To explore the importance of this key role, a wide range of healthcare professionals were asked to identify the impact that informatics nurses have on the healthcare IT environment. A total of 432 responses were received for the HIMSS 2009 Informatics Nurse Impact Survey.13 The results of this survey suggest that informatics nurse professionals play a crucial role across a wide variety of IT areas. On a scale of 1 to 7, with 7 being the highest rating, respondents reported an average score of 6.29 with regard to the value informatics nurses bring to the IT systems implementation process.
Informatics nurses also play an important role in ensuring that technology does no harm and patient safety isn't compromised. The function of an informatics nurse isn't only limited to IT; informatics nurses play a valuable role with regard to patient safety, change management, and usability of systems as evidenced by their impact on quality outcomes, workflow, and user acceptance. These additional areas highlight the value of informatics nurses-their expertise truly translates to the adoption of more effective, higher quality clinical applications in healthcare organizations. Most of the hospitals and care delivery organizations represented in this research employ informatics nurses.
Approximately 84% of respondents indicated that their organization employs individuals with a clinical background in the information systems department. Among those respondents that do employ individuals with a clinical background, 86% reported that those individuals have a nursing background.

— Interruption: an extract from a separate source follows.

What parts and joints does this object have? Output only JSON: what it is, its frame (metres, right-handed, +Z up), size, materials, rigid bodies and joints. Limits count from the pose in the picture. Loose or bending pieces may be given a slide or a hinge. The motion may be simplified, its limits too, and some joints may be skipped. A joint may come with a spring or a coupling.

Clinical transformation often involves taking an innovative approach to patient care delivery. This transformation may require transitioning the role of nurses from caregivers to care integrators.14 Nurses are well suited for this new role, given the long-standing emphasis of their work on process and outcomes. Maintaining flexibility and demonstrating visionary leadership are necessary characteristics to be successful. Nurses in clinical informatics roles become even more vital to technology management, as healthcare organizations focus on clinical transformation and implementing EHR systems. As clinicians who touch almost all points of care, nurses are essential for leading these initiatives to ensure the highest quality care.